School Boards and Student Enrolment
The report notes that the number of school boards has declined in every province, while student enrolment numbers have remained relatively stable. It points to Ontario, where the number of public and separate school boards has fallen by 98 percent since 1961—from about 3,700 to 72 today.
All other provinces have also seen a decline in the number of school boards over time, the report says, particularly since the 1990s, when a trend toward amalgamating and consolidating regional boards began to emerge. In 1994, the number of school boards in large provinces such as Quebec, Ontario, and Alberta exceeded 120, dropping to fewer than 75 a decade later.
By 2024, the number of school boards continued to decline in provinces such as Alberta, Saskatchewan, and the Atlantic provinces, with the exception of New Brunswick. Saskatchewan saw the largest drop since 1994, falling from 119 school boards to 27.
In terms of local representation, data suggests that Manitoba had the most “local” school boards in 2024, with one board for every 5,645 students. Saskatchewan ranked second, at 7,543 students per board that year, followed by Prince Edward Island with 11,680 students per board.
Meanwhile, Nova Scotia was found to be the province with the least local representation, at 137,757 students per school board. The province in 2018 passed legislation to dissolve its seven elected English‑language regional school boards and replace them with regional centres for education, with administrators appointed by the provincial government rather than elected locally.
However, it kept its constitutionally-protected francophone school board, the Conseil Scolaire Acadien Provincial, which remains the only elected school board in the province today.
Newfoundland and Labrador had the second-fewest local school boards in 2024 after Nova Scotia, according to the study, with one board for every 32,505 students. Ontario followed closely with one board per 31,409 students.
The report also notes there are “remarkably few” school board trustees representing the population. In 2018, except for Manitoba, Saskatchewan, and Alberta, all other provinces had fewer than 10 trustees per 100,000 people, including Ontario at 5.2 and Nova Scotia at 1.9.
Ontario’s Education Overhaul
The study cites Ontario’s recent school governance reform as an example of efforts to increase school boards’ public responsiveness. It notes it also reflects a broader trend of phasing out elected trustees.
The province last year passed the Supporting Children and Students Act, formerly Bill 33, to expand government oversight of school boards and allow faster intervention when concerns arise, particularly around financial mismanagement.
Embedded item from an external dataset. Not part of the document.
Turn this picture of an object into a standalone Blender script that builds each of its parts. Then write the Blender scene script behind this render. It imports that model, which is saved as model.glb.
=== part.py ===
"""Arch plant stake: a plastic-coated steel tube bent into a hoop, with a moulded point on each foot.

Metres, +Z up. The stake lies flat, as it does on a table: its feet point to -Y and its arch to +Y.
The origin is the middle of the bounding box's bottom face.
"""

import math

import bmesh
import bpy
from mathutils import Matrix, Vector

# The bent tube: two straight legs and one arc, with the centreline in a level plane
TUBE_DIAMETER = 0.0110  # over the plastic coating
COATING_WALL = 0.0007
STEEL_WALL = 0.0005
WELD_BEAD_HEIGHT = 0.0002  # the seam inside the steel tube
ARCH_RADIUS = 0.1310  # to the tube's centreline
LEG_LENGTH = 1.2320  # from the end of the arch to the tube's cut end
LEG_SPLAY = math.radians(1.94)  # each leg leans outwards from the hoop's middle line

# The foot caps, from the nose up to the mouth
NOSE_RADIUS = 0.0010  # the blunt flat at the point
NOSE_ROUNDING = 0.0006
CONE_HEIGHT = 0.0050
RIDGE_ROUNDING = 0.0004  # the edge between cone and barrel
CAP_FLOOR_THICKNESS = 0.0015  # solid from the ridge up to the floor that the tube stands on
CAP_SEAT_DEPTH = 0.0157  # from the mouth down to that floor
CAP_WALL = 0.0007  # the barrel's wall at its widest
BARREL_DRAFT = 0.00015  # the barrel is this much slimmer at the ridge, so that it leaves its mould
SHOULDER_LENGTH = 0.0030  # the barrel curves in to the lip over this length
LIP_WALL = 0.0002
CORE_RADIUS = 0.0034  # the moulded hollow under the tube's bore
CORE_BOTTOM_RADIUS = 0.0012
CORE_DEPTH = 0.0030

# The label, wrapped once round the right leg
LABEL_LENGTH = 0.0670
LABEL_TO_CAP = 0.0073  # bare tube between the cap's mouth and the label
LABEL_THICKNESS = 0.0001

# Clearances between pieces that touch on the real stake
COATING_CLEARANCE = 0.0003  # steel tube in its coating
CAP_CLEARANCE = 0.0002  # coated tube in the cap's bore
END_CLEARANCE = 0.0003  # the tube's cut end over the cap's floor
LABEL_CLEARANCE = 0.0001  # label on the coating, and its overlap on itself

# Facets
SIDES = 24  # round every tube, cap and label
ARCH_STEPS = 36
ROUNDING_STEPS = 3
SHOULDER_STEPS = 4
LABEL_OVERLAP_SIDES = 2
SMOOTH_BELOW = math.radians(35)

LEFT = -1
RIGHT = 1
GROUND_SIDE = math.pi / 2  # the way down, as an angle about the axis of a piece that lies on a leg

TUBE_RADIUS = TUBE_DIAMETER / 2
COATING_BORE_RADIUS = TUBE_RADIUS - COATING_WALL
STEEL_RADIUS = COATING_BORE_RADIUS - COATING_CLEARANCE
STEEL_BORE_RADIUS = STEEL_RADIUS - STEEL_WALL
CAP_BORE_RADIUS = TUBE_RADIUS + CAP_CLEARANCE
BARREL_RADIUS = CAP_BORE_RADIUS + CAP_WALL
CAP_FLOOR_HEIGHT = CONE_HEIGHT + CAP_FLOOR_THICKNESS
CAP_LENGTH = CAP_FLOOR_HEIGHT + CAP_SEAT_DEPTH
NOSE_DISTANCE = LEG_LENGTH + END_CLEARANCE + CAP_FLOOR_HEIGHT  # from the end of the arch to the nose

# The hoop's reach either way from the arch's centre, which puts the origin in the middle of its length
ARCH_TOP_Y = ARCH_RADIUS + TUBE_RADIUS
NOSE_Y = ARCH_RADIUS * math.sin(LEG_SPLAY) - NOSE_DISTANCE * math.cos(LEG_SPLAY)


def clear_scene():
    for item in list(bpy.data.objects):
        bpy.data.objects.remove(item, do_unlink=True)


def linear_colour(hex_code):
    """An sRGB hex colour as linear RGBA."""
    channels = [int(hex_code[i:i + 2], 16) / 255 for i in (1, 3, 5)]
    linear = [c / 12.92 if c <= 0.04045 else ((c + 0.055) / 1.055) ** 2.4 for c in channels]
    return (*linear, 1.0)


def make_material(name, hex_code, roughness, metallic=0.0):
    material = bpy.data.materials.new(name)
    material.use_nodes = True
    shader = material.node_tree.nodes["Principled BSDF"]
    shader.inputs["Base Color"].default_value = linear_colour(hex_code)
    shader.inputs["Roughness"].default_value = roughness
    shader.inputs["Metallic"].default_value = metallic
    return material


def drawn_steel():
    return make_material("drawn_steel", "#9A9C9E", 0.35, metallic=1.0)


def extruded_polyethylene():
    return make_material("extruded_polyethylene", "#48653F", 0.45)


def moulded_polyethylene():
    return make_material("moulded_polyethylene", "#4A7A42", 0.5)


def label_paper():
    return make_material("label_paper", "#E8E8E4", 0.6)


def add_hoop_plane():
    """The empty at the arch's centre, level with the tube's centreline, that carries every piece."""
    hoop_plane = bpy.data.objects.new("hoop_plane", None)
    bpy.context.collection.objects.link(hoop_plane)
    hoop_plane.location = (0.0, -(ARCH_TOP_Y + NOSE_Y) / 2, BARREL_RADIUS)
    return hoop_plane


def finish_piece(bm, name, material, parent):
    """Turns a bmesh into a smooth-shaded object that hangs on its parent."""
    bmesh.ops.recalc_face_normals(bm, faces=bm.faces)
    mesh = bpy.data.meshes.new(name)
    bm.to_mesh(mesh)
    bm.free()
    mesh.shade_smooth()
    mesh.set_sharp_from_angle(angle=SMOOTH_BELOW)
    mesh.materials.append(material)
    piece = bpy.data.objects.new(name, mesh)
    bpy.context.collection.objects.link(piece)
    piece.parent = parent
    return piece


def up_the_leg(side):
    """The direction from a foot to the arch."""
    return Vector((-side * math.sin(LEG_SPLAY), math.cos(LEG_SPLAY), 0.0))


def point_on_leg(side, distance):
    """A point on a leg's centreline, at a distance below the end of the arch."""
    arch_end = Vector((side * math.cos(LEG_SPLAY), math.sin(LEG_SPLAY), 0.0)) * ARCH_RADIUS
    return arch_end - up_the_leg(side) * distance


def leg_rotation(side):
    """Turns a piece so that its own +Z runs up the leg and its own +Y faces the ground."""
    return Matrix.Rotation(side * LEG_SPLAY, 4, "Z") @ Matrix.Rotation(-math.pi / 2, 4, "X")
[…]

The legislation allows the education minister to issue directives to a school board on matters considered to affect the public interest, and to take control of the board if it fails to comply.
The move came after several cases of controversial spending by school boards, including one board that spent thousands of dollars to determine whether to change the names of three schools, another group of school board trustees that travelled to Italy to purchase art for a school, and another board that spent nearly $40,000 on a staff retreat.
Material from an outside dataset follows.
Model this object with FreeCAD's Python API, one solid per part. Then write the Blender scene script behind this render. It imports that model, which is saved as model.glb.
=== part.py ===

Education Minister Paul Calandra has said he is considering eliminating the role of school trustees, saying there may be better ways to address the needs of parents and students.
“There is nothing so far that leads me to believe … that a $43 billion Ministry of Education budget should be delivered by trustees across the province of Ontario,” he said during a Dec. 5, 2025 press conference. “So there’s nothing yet that has changed my mind on that course.”
The Opposition NDP has argued the new legislation gives the minister more power “without any guardrails or accountability” while failing to address other pressing issues like class sizes.
Meanwhile, the Elementary Teacher’s Federation of Ontario had raised concerns about democratic representation, describing the legislation as a step toward “taking power from democratically elected trustees and replacing community decision-making with directives from Queen’s Park.”
The Jan. 5 study warns that eliminating trustees could, by default, lead to a “takeover of school boards,” but notes that ongoing restructuring may also provide a chance to address long-standing governance issues.
“There is still a window of opportunity to flip the script and ensure that it becomes a structural reform in the direction of ‘taking back the schools,’” the author wrote.
A ‘Made-in-Canada’ Alternative
Bennett says one way to address the declining democratic representation of parents and voters is to replace regional boards with autonomous school councils composed of parents, educators, and community representatives—an approach known as school-based management.
He calls this a “made-in-Canada” model, noting that Edmonton was an early adopter from the late 1960s through the mid-1990s. The approach removes centralized control and shifts responsibility directly to individual schools.
“The central flaw in the current system lies in governance,” Bennett says. “Provinces cling to structures that vest authority in ministries and school districts, creating distance between those who make decisions and those who live with their consequences.”
He says governance reform is about ensuring that Canada’s education system reflects the voices “of those who know children best–their families, their teachers, and their communities.”
“Instead of top-down mandates imposed by ministries and boards, we need to reclaim bottom-up accountability rooted in communities,” he wrote.
“Students, teachers, and parents would be at the centre, with administrators serving them–not the other way around.”